Exercise directions -
Please take the entries below from the first line through the line containing "str(number), route, material)" and repeat them exactly, leaving out everything after.

Extracted information -
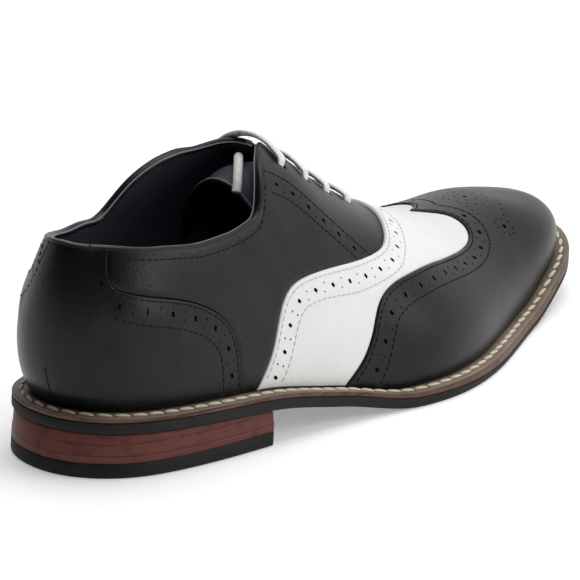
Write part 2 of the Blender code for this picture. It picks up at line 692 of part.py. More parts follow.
def make_lace_bars(material):
    """The straight bars of the lace, each across the throat from hole to hole."""
    height = -FACING_DEPTH + LACE_CLEAR + LACE_RADIUS
    for number, (share, down) in enumerate(LACE_HOLES, 1):
        across = np.linspace(-down, down, 11)
        route = skin_point(share, across, height)
        make_cord("lace_bar_" + str(number), route, material)


def make_lace_end(material):
    """The lace's free end, through its route's own points on one smooth curve."""
    route = np.asarray(LACE_END)
    knots = np.concatenate([[0], np.cumsum(np.linalg.norm(np.diff(route, axis=0), axis=1))])
    spread = np.linspace(0, knots[-1], 13)
    table = np.column_stack([knots, route])
    smooth = np.stack([smooth_column(table, k, spread) for k in (1, 2, 3)], -1)
    make_cord("lace_end", smooth, material)


def main():
    black = leather("black_leather", (0.020, 0.021, 0.024), 0.38)
    white = leather("white_leather", (0.80, 0.80, 0.79), 0.42)
    lining = leather("lining", (0.012, 0.012, 0.018), 0.70)
    rubber = leather("rubber", (0.022, 0.022, 0.022), 0.60)
    stack = leather("heel_stack", (0.14, 0.045, 0.035), 0.40)
    edge = leather("welt_edge", (0.16, 0.11, 0.08), 0.55)
    lace = leather("lace_cotton", (0.78, 0.77, 0.74), 0.80)
    welt_inset = WELT_SHELF + FACING_DEPTH + WALL + GAP
    insole_inset = welt_inset + 2 * GAP
    make_plate("heel_lift", HEEL_INSET, lambda x: 0.0, lambda x: LIFT_THICK - GAP, rubber, HEEL_LENGTH)
    make_plate("heel_stack", HEEL_INSET, lambda x: LIFT_THICK, lambda x: underside(x) - GAP, stack,
               HEEL_LENGTH)
    make_plate("outsole", 0.0, underside, lambda x: underside(x) + OUTSOLE_THICK - GAP, rubber)
    make_welt(welt_inset, edge)
    make_plate("insole", insole_inset, lambda x: underside(x) + OUTSOLE_THICK,
               lambda x: welt_top(x) + INSOLE_RISE, lining)
    make_upper(black)
    for side in SIDES:
        make_quarter(side, black)
    make_counter(black)
    make_vamp(white)
    make_wing(black)
    make_tongue(black)
    make_lace_bars(lace)
    make_lace_end(lace)


main()
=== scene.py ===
"""Studio scene of a right spectator shoe: a black and white wingtip oxford on a stacked heel."""

import bpy
import numpy as np
from mathutils import Matrix, Vector, geometry, kdtree


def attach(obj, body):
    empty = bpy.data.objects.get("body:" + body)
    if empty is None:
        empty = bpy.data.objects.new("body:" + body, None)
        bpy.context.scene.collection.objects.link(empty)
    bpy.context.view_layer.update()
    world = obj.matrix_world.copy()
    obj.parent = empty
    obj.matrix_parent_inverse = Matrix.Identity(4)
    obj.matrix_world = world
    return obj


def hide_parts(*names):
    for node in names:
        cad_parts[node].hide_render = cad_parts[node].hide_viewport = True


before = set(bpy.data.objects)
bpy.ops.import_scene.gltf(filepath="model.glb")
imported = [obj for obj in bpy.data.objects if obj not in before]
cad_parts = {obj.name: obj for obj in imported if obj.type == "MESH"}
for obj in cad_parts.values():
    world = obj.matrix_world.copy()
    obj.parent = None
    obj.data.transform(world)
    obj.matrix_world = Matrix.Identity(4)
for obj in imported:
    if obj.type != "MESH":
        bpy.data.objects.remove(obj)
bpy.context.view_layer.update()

# Driving sizes, in metres
LENGTH = 0.302            # outsole, heel to toe
SOLE_WIDTH = 0.107        # outsole across the ball
INSTEP_HEIGHT = 0.110     # top of the last above the ground
HEEL_RISE = 0.0166        # underside of the outsole above the ground, at the heel's back
TOE_SPRING = 0.0140       # underside of the outsole above the ground, at the toe
HEEL_LENGTH = 0.0745      # heel's back to its breast
LIFT_THICK = 0.0057       # rubber top piece under the heel
OUTSOLE_THICK = 0.0042
WELT_THICK = 0.0018
WELT_SHELF = 0.0065       # width of welt that shows outside the upper
GAP = 0.0003              # clearance between neighbouring pieces
WALL = 0.0018             # leather and lining of the upper
FACING_DEPTH = 0.0016     # upper's outer face below the last's surface
QUARTER_RISE = 0.0        # outer faces of the overlays above the last's surface
VAMP_RISE = 0.0003
COUNTER_RISE = 0.0004
WING_RISE = 0.0009
THROAT_HALF = 0.0026      # half the gap between the two facings
TONGUE_THICK = 0.0016
TONGUE_CLEAR = 0.0007     # tongue below the upper's lining
LACE_RADIUS = 0.00165
HEEL_INSET = 0.0003       # heel pieces inside the outsole's edge

# Outline of the sole: share of the length from the heel's back, and share of the width,
# lateral side above 0
OUTLINE = [
    # along, side
    (0.000, 0.000), (0.035, 0.187), (0.120, 0.305), (0.250, 0.381), (0.400, 0.461),
    (0.520, 0.544), (0.640, 0.510), (0.760, 0.397), (0.870, 0.305), (0.955, 0.197),
    (1.000, 0.013), (0.955, -0.258), (0.870, -0.374), (0.760, -0.441), (0.660, -0.460),
    (0.520, -0.374), (0.400, -0.296), (0.250, -0.320), (0.120, -0.310), (0.035, -0.240)]

# Underside of the outsole: share of the length, share of the heel rise, share of the toe spring
UNDERSIDE = [
    # along, heel, toe
    (0.000, 1.000, 0.000), (0.120, 0.915, 0.000), (0.245, 0.790, 0.000), (0.360, 0.415, 0.000),
    (0.480, 0.000, 0.000), (0.720, 0.000, 0.000), (0.800, 0.000, 0.080), (0.900, 0.000, 0.590),
    (1.000, 0.000, 1.000)]

# Sections of the last from the heel's back to the toe, one row each. share: of the half outline's
# length. ridge_x, ridge_z: where the section meets the top line, shares of length and instep height.
# lean: how far the wall is pulled outwards, share of the length. rise: how high that pull acts, share
# of the instep height. crown: half breadth of the rounded top, share of the length. fall: how far the
# crown's edge lies below the top line, share of the instep height. _l lateral, _m medial.
SECTIONS = [
    # share, ridge_x, ridge_z, lean_l, lean_m, rise_l, rise_m, crown_l, crown_m, fall
    (0.000, 0.066, 1.000, 0.054, 0.054, 0.240, 0.240, 0.038, 0.038, 0.160),
    (0.090, 0.100, 1.005, 0.034, 0.050, 0.250, 0.240, 0.056, 0.058, 0.110),
    (0.155, 0.148, 1.008, 0.021, 0.038, 0.280, 0.270, 0.071, 0.073, 0.060),
    (0.220, 0.205, 1.002, 0.012, 0.026, 0.300, 0.300, 0.080, 0.082, 0.020),
    (0.280, 0.265, 0.975, 0.004, 0.016, 0.320, 0.320, 0.084, 0.084, 0.006),
    (0.333, 0.320, 0.925, 0.000, 0.012, 0.330, 0.330, 0.080, 0.082, 0.000),
    (0.382, 0.375, 0.858, 0.000, 0.010, 0.330, 0.330, 0.076, 0.080, 0.000),
    (0.433, 0.430, 0.757, 0.002, 0.008, 0.290, 0.290, 0.074, 0.078, 0.000),
    (0.517, 0.520, 0.606, 0.010, 0.010, 0.230, 0.230, 0.076, 0.078, 0.000),
    (0.585, 0.590, 0.509, 0.012, 0.012, 0.190, 0.190, 0.082, 0.082, 0.000),
    (0.653, 0.660, 0.430, 0.012, 0.012, 0.160, 0.160, 0.085, 0.085, 0.000),
    (0.750, 0.750, 0.377, 0.012, 0.012, 0.130, 0.130, 0.090, 0.090, 0.000),
    (0.840, 0.825, 0.363, 0.012, 0.012, 0.120, 0.120, 0.080, 0.088, 0.000),
    (0.925, 0.868, 0.348, 0.012, 0.012, 0.115, 0.115, 0.068, 0.074, 0.000),
    (1.000, 0.880, 0.343, 0.012, 0.012, 0.110, 0.110, 0.062, 0.062, 0.000)]

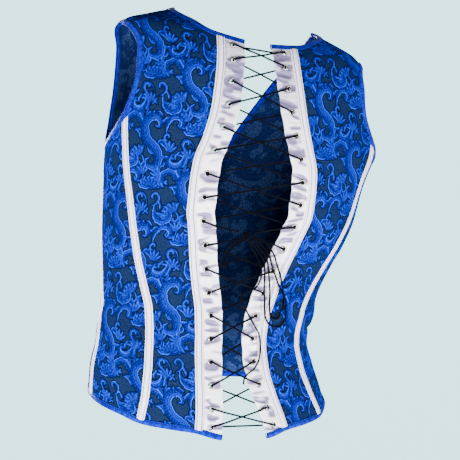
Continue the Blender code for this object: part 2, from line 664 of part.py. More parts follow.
def outerLink(start, end):
    """A strand across the gap outside: over both free edges, and over or under its partner."""
    (startSide, startNumber), (endSide, endNumber) = start, end
    startZ, endZ = eyeletHeights[startNumber - 1], eyeletHeights[endNumber - 1]
    halves = [eyeletInset + float(follow(cut, z)[0]) for z in (startZ, endZ)]
    share = eyeletInset / sum(halves)
    first = edgePlace(startSide, startZ + (endZ - startZ) * share, edgeLift)
    last = edgePlace(endSide, endZ + (startZ - endZ) * share, edgeLift)
    leftNumber = startNumber if startSide > 0 else endNumber
    over = 1 if leftNumber == min(startNumber, endNumber) else -1
    middleZ = (startZ + endZ) / 2
    normal = outward(form, np.array(0.0), np.array(middleZ))
    return [first, (first + last) / 2 + normal * over * crossingLift, last]


def innerLink(startInside, endInside, over, z):
    """A strand across the gap inside, straight but for its partner."""
    normal = outward(form, np.array(0.0), np.array(z))
    return [(startInside + endInside) / 2 + normal * over * crossingLift]


def lacePath(eyelets, knot, knotRise):
    """The lace from the knot through its eyelets, outside and inside by turns, to the knot."""
    points = []
    for place, (side, number) in enumerate(eyelets):
        outside, inside = eyeletEnds(side, number)
        if place == 0:
            z = eyeletHeights[number - 1] + (knot[2] - outside[2]) * 0.25
            points += [knot + (edgePlace(side, z, edgeLift) - knot) * knotShare + [0, 0, knotRise],
                       edgePlace(side, z, edgeLift)]
        enters = place % 2 == 0
        points += [outside, inside] if enters else [inside, outside]
        if place == len(eyelets) - 1:
            z = eyeletHeights[number - 1] + (knot[2] - outside[2]) * 0.25
            points += [edgePlace(side, z, edgeLift),
                       knot + (edgePlace(side, z, edgeLift) - knot) * knotShare + [0, 0, knotRise]]
            continue
        nextSide, nextNumber = eyelets[place + 1]
        if enters:
            over = 0 if number == nextNumber else (1 if (number < nextNumber) == (side > 0) else -1)
            points += innerLink(inside, eyeletEnds(nextSide, nextNumber)[1], over,
                                eyeletHeights[number - 1])
        else:
            points += outerLink((side, number), (nextSide, nextNumber))
    return np.array(points)


def knotPlace():
    """The bow's knot hangs in the gap where four strands meet."""
    return (edgePlace(1, knotHeight, edgeLift) * (1 - knotLean) + edgePlace(-1, knotHeight, edgeLift) * knotLean)


def addCord(name, points):
    """A tube along points, as a curve with filled ends."""
    curve = bpy.data.curves.new(name, "CURVE")
    curve.dimensions = "3D"
    spline = curve.splines.new("POLY")
    spline.points.add(len(points) - 1)
    for point, place in zip(spline.points, points):
        point.co = (*place, 1.0)
    curve.bevel_depth = laceRadius
    curve.bevel_resolution = 2
    curve.use_fill_caps = True
    cord = bpy.data.objects.new(name, curve)
    bpy.context.scene.collection.objects.link(cord)
    cord.data.materials.append(addMaterial(name, "cord"))
    return cord


def smoothRoute(points, spacing):
    """Points evenly spaced along a smooth curve through a route's own points."""
    points = np.array(points, float)
    index = np.arange(len(points))
    length = np.concatenate([[0], np.cumsum(np.linalg.norm(np.diff(points, axis=0), axis=1))])
    tangent = np.gradient(points, length, axis=0)
    dense = np.linspace(0, length[-1], 400)
    i = np.clip(np.searchsorted(length, dense) - 1, 0, len(index) - 2)
    step = (length[i + 1] - length[i])[:, None]
    t = ((dense - length[i])[:, None]) / step
    curve = ((1 + 2 * t) * (1 - t) ** 2 * points[i] + t * (1 - t) ** 2 * step * tangent[i]
             + t * t * (3 - 2 * t) * points[i + 1] + t * t * (t - 1) * step * tangent[i + 1])
    run = np.concatenate([[0], np.cumsum(np.linalg.norm(np.diff(curve, axis=0), axis=1))])
    at = np.linspace(0, run[-1], max(4, int(round(run[-1] / spacing)) + 1))
    return np.column_stack([np.interp(at, run, curve[:, axis]) for axis in range(3)])


def bowRoute(rows, start, end):
    """A cord of the bow: from the knot, along its rows of angle, height and lift, to its end."""
    rows = np.array(rows, float)
    along = lifted(np.radians(rows[:, 0]), rows[:, 1], rows[:, 2])
    points = [start] + list(along) + ([end] if end is not None else [])
    return smoothRoute(points, cordStep)


def buildGarment():
    hem, neck, fronts = [], [], []
    for side, word in ((1, "left"), (-1, "right")):
        back, sideBack, front = backPanel(side), sideBackPanel(side), frontPanel(side)
        placket = placketGrid(side, back[0, :seamRows + armholeRows - neckRows + 1])
        addPlacket("placket_" + word, placket, side)
        addPanel("back_" + word, back, side)
        addPanel("side_back_" + word, sideBack, side)
        addTape("placket_tape_" + word, placket[2:4, 1:-1])
        for seam, near, far in (("side_back", back, sideBack), ("side", sideBack, front)):
            covered = slice(1, seamRows)
            seamLine = (near[-1, covered] + far[0, covered]) / 2
            addTape(seam + "_tape_" + word, [near[-2, covered], seamLine, far[1, covered]])
        for number, z in enumerate(eyeletHeights, 1):
            addEyelet("eyelet_%s_%02d" % (word, number), side, z)

        def joined(*runs):
            """Runs of edge and leg points, with one point where two pieces meet."""
            found = [list(runs[0])]
            whole = list(runs[0])
            for run in runs[1:]:
                whole[-1] = (whole[-1] + run[0]) / 2
                whole += list(run[1:])
            return np.array(whole)

        hemRun = joined(placket[:, 0], back[:, 0], sideBack[:, 0], front[:, 0])
        hemLeg = joined(placket[:, 1], back[:, 1], sideBack[:, 1], front[:, 1])
        neckStart = seamRows + armholeRows - neckRows
        neckRun = joined(placket[:, -1], back[0, neckStart:], front[-1, seamRows:][::-1])
        neckLeg = joined(placket[:, -2], back[1, neckStart:], front[-2, seamRows:][::-1])
        neckLeg[3], neckLeg[-1] = placket[-1, -2], front[-1, seamRows - 1]
        fronts.append(front)
        hem.append((hemRun, hemLeg))
        neck.append((neckRun, neckLeg))
        armRun = joined(back[-1, seamRows:], front[0, seamRows:][::-1], sideBack[::-1, -1])
        armLeg = joined(back[-2, seamRows:], front[1, seamRows:][::-1], sideBack[::-1, -2])
        armRun[0], armLeg[0] = (armRun[0] + armRun[-1]) / 2, (armLeg[0] + armLeg[-1]) / 2
        armLeg[2 * armholeRows] = sideBack[-1, -2]
        addBinding("armhole_binding_" + word, armRun[:-1], armLeg[:-1], True, [2 * armholeRows])
    addFront("front", *fronts)
    for name, runs, corners in (("hem_binding", hem, []), ("neck_binding", neck, [len(neck[0][0]) - 1])):
        (leftRun, leftLeg), (rightRun, rightLeg) = runs
        edge = np.vstack([leftRun[:-1], np.array([[pi, leftRun[-1, 1]]]), rightRun[:-1][::-1]])
        leg = np.vstack([leftLeg[:-1], np.array([[pi, leftLeg[-1, 1]]]), rightLeg[:-1][::-1]])
        addBinding(name, edge, leg, False, corners)


def buildLacing():
    knot = knotPlace()
    upper = [(1, 9), (-1, 8), (1, 7), (-1, 6), (1, 5), (-1, 4), (1, 3), (-1, 2), (1, 1),
             (-1, 1), (1, 2), (-1, 3), (1, 4), (-1, 5), (1, 6), (-1, 7), (1, 8), (-1, 9)]
    lower = [(1, 10), (-1, 11), (1, 12), (-1, 13), (1, 14), (-1, 15), (1, 16), (-1, 17), (1, 18),
             (-1, 18), (1, 17), (-1, 16), (1, 15), (-1, 14), (1, 13), (-1, 12), (1, 11), (-1, 10)]
    addCord("lace_upper", lacePath(upper, knot, 0.0016))
    addCord("lace_lower", lacePath(lower, knot, -0.0016))
    mesh = bpy.data.meshes.new("bow_knot")
    build = bmesh.new()
    bmesh.ops.create_uvsphere(build, u_segments=10, v_segments=7, radius=1.0)
    for vert in build.verts:
        vert.co.x, vert.co.y, vert.co.z = (vert.co.x * knotSize[0], vert.co.y * knotSize[1],
                                           vert.co.z * knotSize[2])
        vert.co += type(vert.co)(knot)
    build.to_mesh(mesh)
    build.free()
    mesh.shade_smooth()
    piece = bpy.data.objects.new("bow_knot", mesh)
    bpy.context.scene.collection.objects.link(piece)
    piece.data.materials.append(addMaterial("bow_knot", "cord"))
    for name, (rows, startOff, endOff) in bowCords.items():
        end = None if endOff is None else knot + np.array(endOff)
        addCord(name, bowRoute(rows, knot + np.array(startOff), end))


buildGarment()
buildLacing()
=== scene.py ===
# Corset vest laced at the centre back: the cloth, trims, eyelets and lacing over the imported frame.
import bpy
import numpy as np
from itertools import product
from math import pi
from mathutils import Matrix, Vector


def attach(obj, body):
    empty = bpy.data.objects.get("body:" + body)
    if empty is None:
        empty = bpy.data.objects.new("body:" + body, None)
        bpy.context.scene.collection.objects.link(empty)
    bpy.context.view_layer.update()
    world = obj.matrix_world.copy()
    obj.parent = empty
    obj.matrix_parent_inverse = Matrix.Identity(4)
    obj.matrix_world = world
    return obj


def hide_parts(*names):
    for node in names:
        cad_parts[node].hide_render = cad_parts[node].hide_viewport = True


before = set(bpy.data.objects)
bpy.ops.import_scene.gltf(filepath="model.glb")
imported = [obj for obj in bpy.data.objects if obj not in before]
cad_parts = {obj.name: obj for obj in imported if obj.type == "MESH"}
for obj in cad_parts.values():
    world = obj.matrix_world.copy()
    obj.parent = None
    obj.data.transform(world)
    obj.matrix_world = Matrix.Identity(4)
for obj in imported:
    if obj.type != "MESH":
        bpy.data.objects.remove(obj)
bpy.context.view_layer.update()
print("frame loaded")

# The worn form, a ring for each height, in metres and degrees, as in the frame: z, centre x and y,
# half width, depth of the back and of the front, twist, roll
sections = [
    (0.012, 0.000, 0.000, 0.062, 0.010, 0.008, 7.0, 10.0),
    (0.000, 0.000, 0.000, 0.100, 0.036, 0.026, 7.0, 10.0),
    (-0.012, 0.000, 0.000, 0.134, 0.056, 0.040, 7.0, 10.0),
    (-0.025, 0.001, 0.000, 0.164, 0.072, 0.052, 7.0, 10.0),
    (-0.045, 0.002, -0.001, 0.177, 0.088, 0.066, 7.0, 9.0),
    (-0.090, 0.004, -0.002, 0.182, 0.106, 0.090, 7.0, 8.0),
    (-0.150, 0.007, -0.003, 0.185, 0.117, 0.110, 7.0, 7.5),
    (-0.210, 0.013, -0.004, 0.185, 0.121, 0.120, 7.0, 6.5),
    (-0.260, 0.018, -0.006, 0.182, 0.119, 0.120, 7.0, 5.5),
    (-0.305, 0.027, -0.008, 0.175, 0.113, 0.116, 6.0, 4.5),
    (-0.340, 0.036, -0.010, 0.166, 0.109, 0.112, 4.5, 3.5),
    (-0.380, 0.046, -0.012, 0.158, 0.106, 0.108, 2.0, 3.0),
    (-0.415, 0.053, -0.012, 0.154, 0.104, 0.105, 0.0, 3.0),
    (-0.450, 0.059, -0.011, 0.155, 0.105, 0.106, -2.0, 3.0),
    (-0.480, 0.059, -0.009, 0.163, 0.109, 0.110, -2.0, 3.0),
    (-0.512, 0.056, -0.007, 0.170, 0.114, 0.115, -2.0, 3.0),
    (-0.545, 0.052, -0.006, 0.175, 0.120, 0.119, -2.0, 3.0),
    (-0.590, 0.049, -0.005, 0.180, 0.126, 0.123, -2.0, 3.0),
]
squareness = 0.03

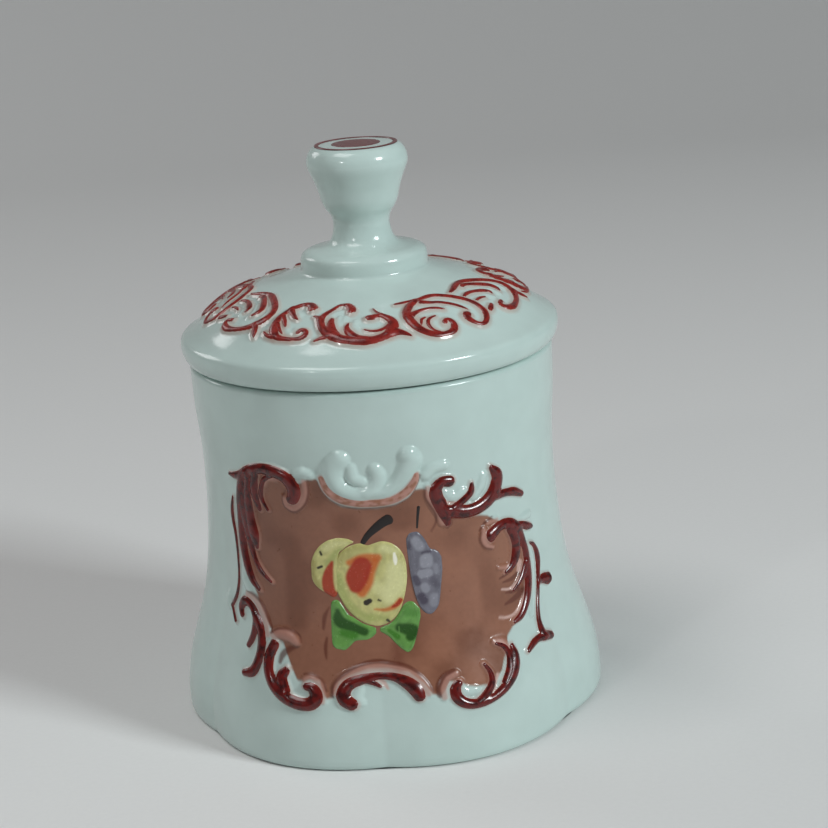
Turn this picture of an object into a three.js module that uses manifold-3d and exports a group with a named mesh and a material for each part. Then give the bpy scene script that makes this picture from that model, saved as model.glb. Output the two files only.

Answer for the task -
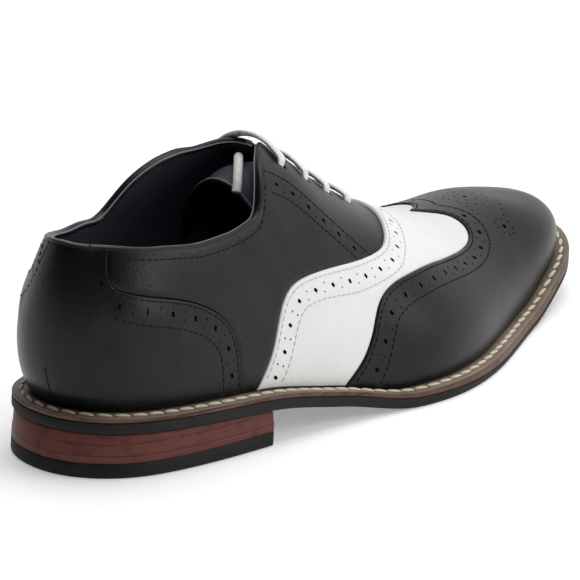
Write part 2 of the Blender code for this picture. It picks up at line 692 of part.py. More parts follow.
def make_lace_bars(material):
    """The straight bars of the lace, each across the throat from hole to hole."""
    height = -FACING_DEPTH + LACE_CLEAR + LACE_RADIUS
    for number, (share, down) in enumerate(LACE_HOLES, 1):
        across = np.linspace(-down, down, 11)
        route = skin_point(share, across, height)
        make_cord("lace_bar_" + str(number), route, material)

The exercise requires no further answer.